Jewish medics claim discrimination by Md. fire department

By Danny Jacobs
The Daily Record

PIKESVILLE, Md. — Three Orthodox Jewish medics have charged the Pikesville Volunteer Fire Company with religious discrimination, alleging they were barred from responding to calls unless they shaved their beards.

Matthias Goldstein, Brennan Gross and Avrohom Green have not responded to a call since January, when they were informed that their beards posed a safety concern, according to their charges filed with the U.S. Equal Employment Opportunity Commission.

Photo ACLU of MarylandMatthias Goldstein poses with his award from 2003, when the Pikesville Volunteer Fire Co. named him EMS provider of the year.
Photo ACLU of Maryland
Matthias Goldstein poses with his award from 2003, when the Pikesville Volunteer Fire Co. named him EMS provider of the year.

"They are dedicated and they really want to do the work," said Deborah A. Jeon, legal director for the American Civil Liberties Union of Maryland, which is representing the medics along with pro bono attorney Gil A. Abramson. "It's a shame that religious issues are getting in the way. "

The medics claim the fire company is retaliating for their membership in a largely Orthodox emergency response organization, but the fire company has said it is only enforcing a Baltimore County policy regarding facial hair that could interfere with firefighters' gear.

Goldstein and Gross both say they were told their beards would interfere with respiratory masks the company was planning to purchase for its medics. Jeon said the masks are typically worn by firefighters battling a blaze, not medics who purposely keep their distance from any fire to better help victims.

"It's inconsistent with the rest of equipment and training [medics] are required to undertake," she said.

Goldstein and Gross claim the company is retaliating for their volunteering with Hatzalah, an emergency response organization mostly made up of Orthodox Jews that serves Northwest Baltimore.

Abramson, a principal at Hogan & Hartson LLP in Baltimore, said Pikesville firefighters were "put off" by Hatzalah arriving first to several incidents.

"That's what kind of is sad about the situation," Jeon said. "The Pikesville fire company feels it's in kind of a turf struggle with Hatzalah. "

The complaint to the EEOC claims religious discrimination in violation of Title VII of the Civil Rights Act.

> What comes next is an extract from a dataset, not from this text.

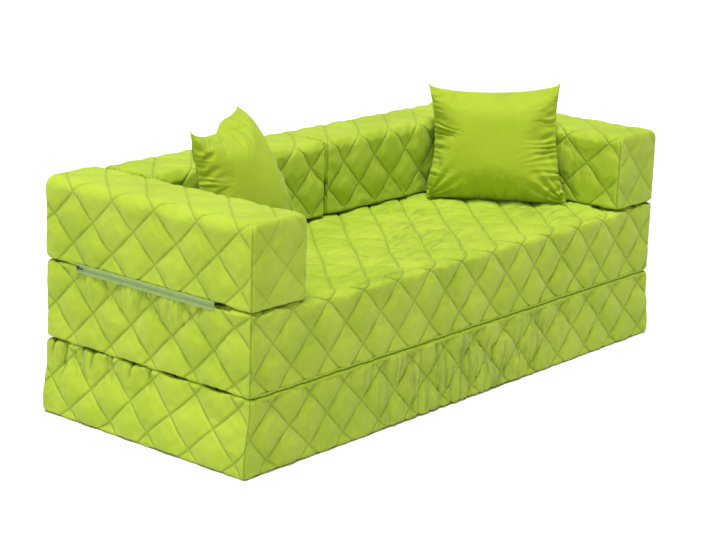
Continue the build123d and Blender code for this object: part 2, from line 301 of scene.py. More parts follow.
def make_quilted():
    """Lime cover cloth with its seams, puckers and weave."""
    finish = Finish("quilted_lime_cloth", LIME, 0.70, Sheen_Weight=0.22, Sheen_Roughness=0.45,
                    Sheen_Tint=SHEEN_TINT, Specular_IOR_Level=0.45)
    quilt, u, v = finish.cloth_place("quilt")
    lines = (u + v, u - v)
    near = [finish.maths("ABSOLUTE", line - finish.maths("ROUND", line)) for line in lines]
    puckers, stitches = [], []
    for line, along, away in zip(lines, reversed(lines), near):
        spot = finish.node("CombineXYZ", {}, {"X": along * PUCKERS, "Y": line * 1.3})
        puckers.append(finish.noise(spot, 1.0, 1.5) * finish.ramp(away, 0.02, 0.26, 1.0, 0.0))
        dash = finish.ramp(finish.maths("FRACT", along * STITCHES), 0.10, 0.30)
        stitches.append(finish.ramp(away, 0.004, 0.010, 1.0, 0.0) * dash)
    pucker = puckers[0] + puckers[1]
    stitch = finish.maths("MAXIMUM", *stitches)
    groove = finish.ramp(finish.maths("MINIMUM", *near), 0.0, SEAM_WIDTH, 1.0, 0.0)
    gather, seam = finish.carried("gather"), finish.carried("seam")
    welt = finish.ramp(finish.carried("welt"), 0.3, 0.8)

    long_folds = finish.streaks(quilt, (14.0, 0.9, 1.0), 2.5, 0.6)
    crisp = 1 - finish.maths("ABSOLUTE", long_folds * 2 - 1)
    broken = finish.streaks(quilt, (5.0, 0.8, 1.0), 1.0)
    crease = finish.ramp(crisp, 0.84, 0.97) * finish.ramp(gather, 0.3, 0.9)
    crease = crease * finish.ramp(broken, 0.45, 0.6)
    slub = finish.streaks(quilt, (300.0, 60.0, 1.0))
    height = (pucker * 0.80 + stitch * 0.3 - groove * 0.9) * seam - welt * 0.5
    height = height - crisp * gather * 2.0 - crease * 0.7
    height = height + finish.weave(quilt, THREADS) * 0.035 + slub * 0.03
    finish.relief(height, 2.6 * MM)

    cloth = finish.mottled(finish.noise(finish.place(), 5.0, 3.0), LIME_DEEP, LIME_PALE)
    cloth = finish.blend(0.55, cloth, LIME)
    cloth = finish.blend(slub * 0.14, cloth, LIME_PALE)
    # Painted shade: the seams' grooves, the creases and the pleat lines are darkened towards the shade
    # colour. The corner seams' dark line is mixed in the same way.
    dark = finish.maths("MAXIMUM", welt * 0.85, crease * 0.42)
    cloth = finish.blend(finish.maths("MAXIMUM", groove * seam * 0.34, dark), cloth, SEAM_LINE_AND_SHADE)
    finish.feed("Base Color", finish.blend(stitch * seam * 0.45, cloth, LIME_DEEP))
    finish.matt(slub, 0.62, 0.76)
    return finish.material


quilted = make_quilted()
print(quilted.name, len(quilted.node_tree.nodes), "nodes")

# %% [markdown]
# ## Cloth of the pillows
# The throw pillows are in the same lime, in a plain unquilted cloth that is a little smoother.
# The wrinkles of the filling come from the simulated shape, so the material adds only the weave
# and a faint unevenness.


# %% Plain pillow cloth
def make_pillow_cloth():
    """Plain lime weave."""
    finish = Finish("plain_lime_cloth", PLAIN, 0.72, Sheen_Weight=0.28, Sheen_Roughness=0.4,
                    Sheen_Tint=SHEEN_TINT, Specular_IOR_Level=0.35)
    place = finish.cloth_place("quilt")[0]
    slub = finish.streaks(place, (260.0, 40.0, 1.0))
    cross = finish.streaks(place, (40.0, 260.0, 1.0))
    creases = finish.streaks(place, (5.0, 3.0, 1.0), 4.0, 0.6)
    threads = finish.weave(place, THREADS) + slub + cross
    finish.relief(threads * 0.04 + creases * 0.9, 2.0 * MM)
    cloth = finish.mottled(finish.noise(finish.place(), 7.0, 3.0), PLAIN_DEEP, PLAIN)
    finish.feed("Base Color", finish.blend((slub + cross) * 0.09, cloth, LIME_PALE))
    finish.matt(slub, 0.70, 0.84)
    return finish.material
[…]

Goldstein, chief of preventive medicine and wellness at Good Samaritan Hospital, has been a medic with the company since 1993; Gross was hired last November; and Green was denied acceptance as a medic in January because of his beard.

Lee H. Sachs, a lawyer and first vice president of the company, cited the Baltimore County Fire Department's standard operating procedure in a January letter responding to Green's inquiry about the no-beard policy. Regulations allow for mustaches and sideburns "only if they do not interfere with the proper seal of a breathing apparatus face piece," Sachs wrote.

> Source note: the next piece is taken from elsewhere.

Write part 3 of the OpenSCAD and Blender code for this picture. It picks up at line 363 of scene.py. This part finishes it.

"Our officers are mandated to enforce a policy that, if any member comes to the station prepared to ride, and has a violating beard, he is to be advised that he cannot ride," Sachs wrote.

Sachs could not immediately be reached for comment Tuesday afternoon.

Goldstein said his superiors refused to consider an alternative mask he researched. Other medics have been allowed to ride without masks since January, Goldstein and Gross both said.

Both Abramson and Jeon said they are hopeful an agreement can be reached with the company.